In an effort to stem a measles outbreak that has sickened more than 100 children, officials in Rockland County, New York, on Tuesday unveiled what appeared to be a radical plan: banning all unvaccinated minors from public places for 30 days.
The ban was, they said, unprecedented. It also apparently has no teeth: Authorities admitted they will not be chasing down those without their shots and that the declaration was primarily “educational.”
Still, the announcement is a sign of how desperate public health officials are to bring the outbreak—one of several across the country fueled by the anti-vaxxer movement— under control.
“In order to prevent any more children from falling ill with this dangerous disease, I am today declaring a county-wide state of emergency,” County Executive Ed Day said at a press conference Tuesday.
“Effective at the stroke of midnight tonight, March 27, anyone who is under 18 years of age and is unvaccinated against measles will be barred from public places until the declaration expires in 30 days, or until they receive their first shot of MMR,” Day added, clarifying that the decree wouldn’t apply to those with documented medical reasons to not vaccinate.

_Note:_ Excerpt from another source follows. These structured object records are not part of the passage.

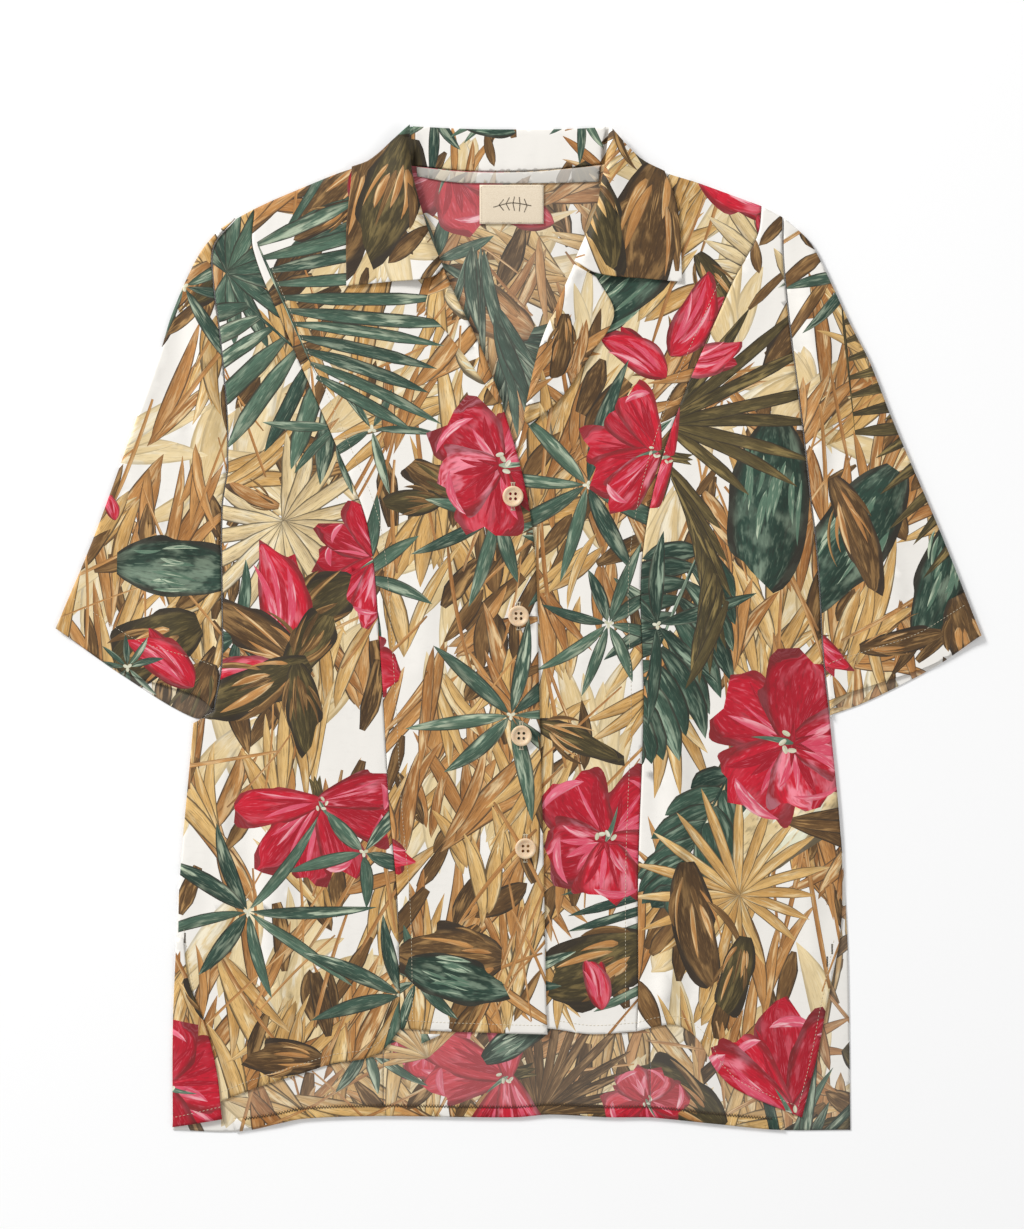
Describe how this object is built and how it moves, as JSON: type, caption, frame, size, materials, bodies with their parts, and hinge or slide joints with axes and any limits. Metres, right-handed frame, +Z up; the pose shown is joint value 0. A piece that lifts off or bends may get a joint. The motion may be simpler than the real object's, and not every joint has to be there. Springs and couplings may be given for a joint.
{
  "type": "hawaiian shirt",
  "caption": "Short-sleeved hawaiian shirt with an open camp collar, buttoned front and dropped back hem, laid flat on its back.",
  "frame": {"origin": "middle of the ground the laid shirt covers, on the table", "axes": "+X across the body to the viewer's right, +Y from the hem towards the collar, +Z up from the table out of the front"},
  "size_m": [0.666, 0.7237, 0.0105],
  "materials": {
    "printed_cloth": "smooth light viscose with a printed leaf and flower pattern",
    "bias_strip": "the same cloth cut on the bias, its paler wrong side out",
    "woven_label": "cream woven satin, left blank",
    "button": "peach polyester with a soft gloss"
  },
  "bodies": {
    "root": {"back_centre": "printed_cloth", "back_side_left": "printed_cloth", "back_side_right": "printed_cloth", "back_hem_turnup": "printed_cloth", "back_turned_edge": "printed_cloth", "front_centre_left": "printed_cloth", "front_centre_right": "printed_cloth", "front_side_left": "printed_cloth", "front_side_right": "printed_cloth", "facing_corner": "printed_cloth", "sleeve_left": "printed_cloth", "sleeve_right": "printed_cloth", "collar_stand": "printed_cloth", "collar_fall": "printed_cloth", "collar_leaf_left": "printed_cloth", "collar_leaf_right": "printed_cloth", "lapel_left": "printed_cloth", "lapel_right": "printed_cloth", "neck_tape": "bias_strip", "neck_label": "woven_label", "button_1": "button", "button_2": "button", "button_3": "button", "button_4": "button"}
  },
  "joints": []
}
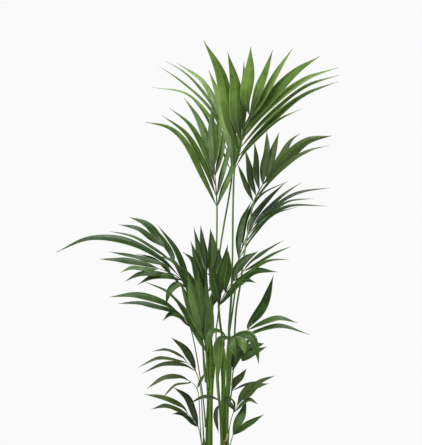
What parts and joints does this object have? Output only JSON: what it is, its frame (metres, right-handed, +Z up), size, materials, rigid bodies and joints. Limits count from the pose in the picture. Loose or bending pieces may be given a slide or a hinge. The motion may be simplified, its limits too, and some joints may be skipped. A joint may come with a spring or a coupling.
{
  "type": "potted palm",
  "caption": "Clump of young kentia palms with upright stems and arching pinnate leaves, planted in a plain round nursery pot.",
  "frame": {"origin": "middle of the pot's flat underside, on the floor", "axes": "+Z up, the front of the plant towards -Y, +X to the right of someone looking at the front"},
  "size_m": [0.9327, 0.6373, 1.594],
  "materials": {
    "pot": "satin moulded polypropylene",
    "soil": "damp peat potting mix",
    "stem": "living leaf sheath",
    "dry_stalk": "dry and fibrous",
    "leaf": "waxy living leaf"
  },
  "bodies": {
    "root": {"pot": "pot", "soil": "soil", "stem_left": "stem", "stem_right": "stem", "stem_back": "stem", "stem_slender": "stem", "stem_small_left": "stem", "stem_small_right": "stem", "old_stalk": "dry_stalk", "leaf_a": "leaf", "leaf_b": "leaf", "leaf_c": "leaf", "leaf_d": "leaf", "leaf_e": "leaf", "leaf_f": "leaf", "leaf_g": "leaf", "leaf_h": "leaf", "leaf_i": "leaf", "leaf_j": "leaf", "leaf_k": "leaf", "leaf_l": "leaf", "leaf_m": "leaf", "leaf_n": "leaf", "leaf_o": "leaf", "leaf_p": "leaf", "leaf_q": "leaf", "leaf_r": "leaf", "leaf_s": "leaf", "leaf_t": "leaf", "leaf_u": "leaf"}
  },
  "joints": []
}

It sounded like a bold, aggressive counterpunch to a disease that’s swept across the country in recent months and infected hundreds of people.
“There will not be deputy sheriffs or law enforcement asking for your vaccination records,” Day said. “That is ridiculous. To repeat: that is not, nor will it ever be the focus of this effort. However, if you are found to be in violation of this declaration, your case will be referred to the district attorney’s office.”
A reporter asked how the county planned to enforce the declaration without law enforcement. Day responded that the mere existence of the law would cause people to police themselves.
“To a great degree, we’re expecting people to understand that we’re bumping up the seriousness publicly, through government regulation, and we’re expecting parents and families to realize that it’s now against the law to do it,” he said.
“We’re not a society where we’re gonna go around chasing people down,” he added. “That’s just not a viable way to go. We’re here to ensure that the Health Department completes their mission, and we’re doing it in such a way to just get attention at this point, so people understand the seriousness of what they’re doing and not doing.”
Day said the goal isn’t to prosecute: “This effort is not meant to act upon what we’re allowed to do legally, which is arrest people. We’re not looking to do that. This is really educational at this point.”
If someone was prosecuted, he said, the offense would be considered a misdemeanor, punishable by up to six months in prison or a $500 fine. If the unvaccinated individual was a minor, he added, the punishment would be borne by their parents.
Rockland County’s outbreak began, Day said, when 7 unvaccinated travelers entered the community between Oct. 1 and 17 of last year. Since that two week period, the county has faced the longest epidemic since measles was eradicated in 2000, and at least 153 people have been infected.
And while the declaration was weak on enforcement, Day had strong words for those who haven’t vaccinated their children—especially those who actively resisted investigators’ efforts to document existing cases.
“This type of response is unacceptable, and frankly irresponsible, and displays a shocking lack of responsibility and concern for others in our community,” he said.
Rockland isn’t alone. As anti-vax sentiment has risen in recent months, measles has returned with a vengeance, cropping up in states including Washington, Texas, Illinois, and California.
The Rockland County outbreak, like a similar outbreak in Brooklyn, has largely impacted the ultra-orthodox Jewish community, whose residents frequently travel to Israel, where another outbreak is ongoing. Day said his team has worked well with local Rabbis to advance the campaign, and they’ve been “supportive” of the county’s efforts.
Studies have repeatedly shown that there is no link between vaccines and autism, one of the most common claims of the anti-vaccine movement.
This isn’t Rockland’s first attempt to contain the disease. In December, the county banned all unvaccinated children from attending school. But as Brooklyn’s outbreak demonstrated, school bans aren’t always followed—earlier this month, the Department of Health publicly shamed at least 5 Brooklyn Yeshivas that allegedly defied state regulations and allowed unvaccinated kids to stay in school.
But while the new ban may lack teeth, it’s the state’s most aggressive step so far in combating the highly contagious disease. Ninety percent of unvaccinated individuals exposed to measles will develop the virus, according to the CDC—and even after months of vaccination campaigns, Day added, only 79.2 percent of the community had received the MMR vaccine.
“We owe this to the residents of our great county,” he said, “so we never, ever have to go through with this again.”